Your task :: Scan the records below for the line containing "The three.js and" and the line containing "stand out by". Copy both, plus every line between, exactly.

Provided data ::
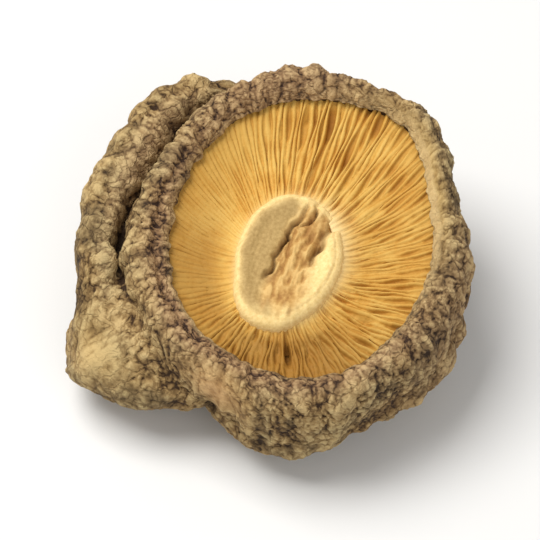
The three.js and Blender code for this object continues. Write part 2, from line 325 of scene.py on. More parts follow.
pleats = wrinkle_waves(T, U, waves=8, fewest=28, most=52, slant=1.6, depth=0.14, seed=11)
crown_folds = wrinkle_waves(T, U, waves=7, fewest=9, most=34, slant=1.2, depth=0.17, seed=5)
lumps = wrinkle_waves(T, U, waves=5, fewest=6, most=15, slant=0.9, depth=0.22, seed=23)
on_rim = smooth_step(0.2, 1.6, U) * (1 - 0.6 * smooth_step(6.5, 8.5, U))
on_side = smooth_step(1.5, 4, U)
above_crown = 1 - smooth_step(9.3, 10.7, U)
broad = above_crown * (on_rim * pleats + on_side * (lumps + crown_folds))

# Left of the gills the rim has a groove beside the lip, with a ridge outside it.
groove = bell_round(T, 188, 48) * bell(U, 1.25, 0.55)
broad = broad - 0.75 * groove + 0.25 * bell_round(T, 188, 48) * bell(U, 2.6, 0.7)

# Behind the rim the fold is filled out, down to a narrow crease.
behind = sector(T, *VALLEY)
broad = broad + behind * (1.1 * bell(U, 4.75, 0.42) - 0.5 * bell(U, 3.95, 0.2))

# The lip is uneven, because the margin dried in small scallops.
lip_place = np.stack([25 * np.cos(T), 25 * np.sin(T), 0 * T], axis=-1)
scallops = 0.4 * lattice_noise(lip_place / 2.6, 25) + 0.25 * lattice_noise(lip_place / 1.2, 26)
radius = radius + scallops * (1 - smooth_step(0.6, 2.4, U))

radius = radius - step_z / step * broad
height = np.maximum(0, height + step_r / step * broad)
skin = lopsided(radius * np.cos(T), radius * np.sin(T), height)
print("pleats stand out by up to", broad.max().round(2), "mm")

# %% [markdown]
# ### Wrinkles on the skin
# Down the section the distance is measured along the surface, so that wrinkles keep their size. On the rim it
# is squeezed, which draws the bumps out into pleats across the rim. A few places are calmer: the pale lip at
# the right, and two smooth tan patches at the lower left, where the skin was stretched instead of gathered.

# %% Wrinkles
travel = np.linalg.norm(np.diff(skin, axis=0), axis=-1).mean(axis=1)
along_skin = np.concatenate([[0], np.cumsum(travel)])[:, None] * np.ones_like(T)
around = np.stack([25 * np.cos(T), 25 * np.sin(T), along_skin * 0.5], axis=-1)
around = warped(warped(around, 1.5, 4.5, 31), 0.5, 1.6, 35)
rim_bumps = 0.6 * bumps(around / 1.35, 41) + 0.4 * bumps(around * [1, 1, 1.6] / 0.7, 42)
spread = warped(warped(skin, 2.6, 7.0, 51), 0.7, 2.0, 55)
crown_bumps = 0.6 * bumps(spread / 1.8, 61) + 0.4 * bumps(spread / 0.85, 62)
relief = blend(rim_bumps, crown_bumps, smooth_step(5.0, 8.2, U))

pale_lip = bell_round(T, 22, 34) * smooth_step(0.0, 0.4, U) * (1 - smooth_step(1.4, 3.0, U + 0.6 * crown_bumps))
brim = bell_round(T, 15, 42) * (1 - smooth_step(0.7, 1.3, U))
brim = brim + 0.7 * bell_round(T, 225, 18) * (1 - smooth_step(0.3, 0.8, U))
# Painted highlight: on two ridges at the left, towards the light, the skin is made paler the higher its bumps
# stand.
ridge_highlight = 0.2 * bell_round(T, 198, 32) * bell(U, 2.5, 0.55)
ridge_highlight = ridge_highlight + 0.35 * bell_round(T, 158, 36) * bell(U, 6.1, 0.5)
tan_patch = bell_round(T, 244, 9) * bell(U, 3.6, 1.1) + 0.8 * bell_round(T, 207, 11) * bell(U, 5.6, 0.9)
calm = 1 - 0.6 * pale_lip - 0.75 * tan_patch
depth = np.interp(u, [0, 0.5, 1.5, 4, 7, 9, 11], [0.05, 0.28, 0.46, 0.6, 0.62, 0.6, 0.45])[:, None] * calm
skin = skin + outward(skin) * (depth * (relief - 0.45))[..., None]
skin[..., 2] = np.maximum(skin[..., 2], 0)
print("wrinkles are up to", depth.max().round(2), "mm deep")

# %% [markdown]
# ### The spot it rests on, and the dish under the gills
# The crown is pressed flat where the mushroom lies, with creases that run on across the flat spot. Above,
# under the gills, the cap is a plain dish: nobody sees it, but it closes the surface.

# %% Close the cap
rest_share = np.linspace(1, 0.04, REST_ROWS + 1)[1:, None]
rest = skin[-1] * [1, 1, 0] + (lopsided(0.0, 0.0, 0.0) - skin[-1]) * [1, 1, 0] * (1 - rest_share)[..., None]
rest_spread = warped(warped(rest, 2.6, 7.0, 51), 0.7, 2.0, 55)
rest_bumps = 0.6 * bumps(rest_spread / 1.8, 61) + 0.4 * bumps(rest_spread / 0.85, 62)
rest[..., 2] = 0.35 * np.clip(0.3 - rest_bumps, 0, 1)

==

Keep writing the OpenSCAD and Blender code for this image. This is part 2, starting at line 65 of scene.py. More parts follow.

Solution for this exercise ::
The three.js and Blender code for this object continues. Write part 2, from line 325 of scene.py on. More parts follow.
pleats = wrinkle_waves(T, U, waves=8, fewest=28, most=52, slant=1.6, depth=0.14, seed=11)
crown_folds = wrinkle_waves(T, U, waves=7, fewest=9, most=34, slant=1.2, depth=0.17, seed=5)
lumps = wrinkle_waves(T, U, waves=5, fewest=6, most=15, slant=0.9, depth=0.22, seed=23)
on_rim = smooth_step(0.2, 1.6, U) * (1 - 0.6 * smooth_step(6.5, 8.5, U))
on_side = smooth_step(1.5, 4, U)
above_crown = 1 - smooth_step(9.3, 10.7, U)
broad = above_crown * (on_rim * pleats + on_side * (lumps + crown_folds))

# Left of the gills the rim has a groove beside the lip, with a ridge outside it.
groove = bell_round(T, 188, 48) * bell(U, 1.25, 0.55)
broad = broad - 0.75 * groove + 0.25 * bell_round(T, 188, 48) * bell(U, 2.6, 0.7)

# Behind the rim the fold is filled out, down to a narrow crease.
behind = sector(T, *VALLEY)
broad = broad + behind * (1.1 * bell(U, 4.75, 0.42) - 0.5 * bell(U, 3.95, 0.2))

# The lip is uneven, because the margin dried in small scallops.
lip_place = np.stack([25 * np.cos(T), 25 * np.sin(T), 0 * T], axis=-1)
scallops = 0.4 * lattice_noise(lip_place / 2.6, 25) + 0.25 * lattice_noise(lip_place / 1.2, 26)
radius = radius + scallops * (1 - smooth_step(0.6, 2.4, U))

radius = radius - step_z / step * broad
height = np.maximum(0, height + step_r / step * broad)
skin = lopsided(radius * np.cos(T), radius * np.sin(T), height)
print("pleats stand out by up to", broad.max().round(2), "mm")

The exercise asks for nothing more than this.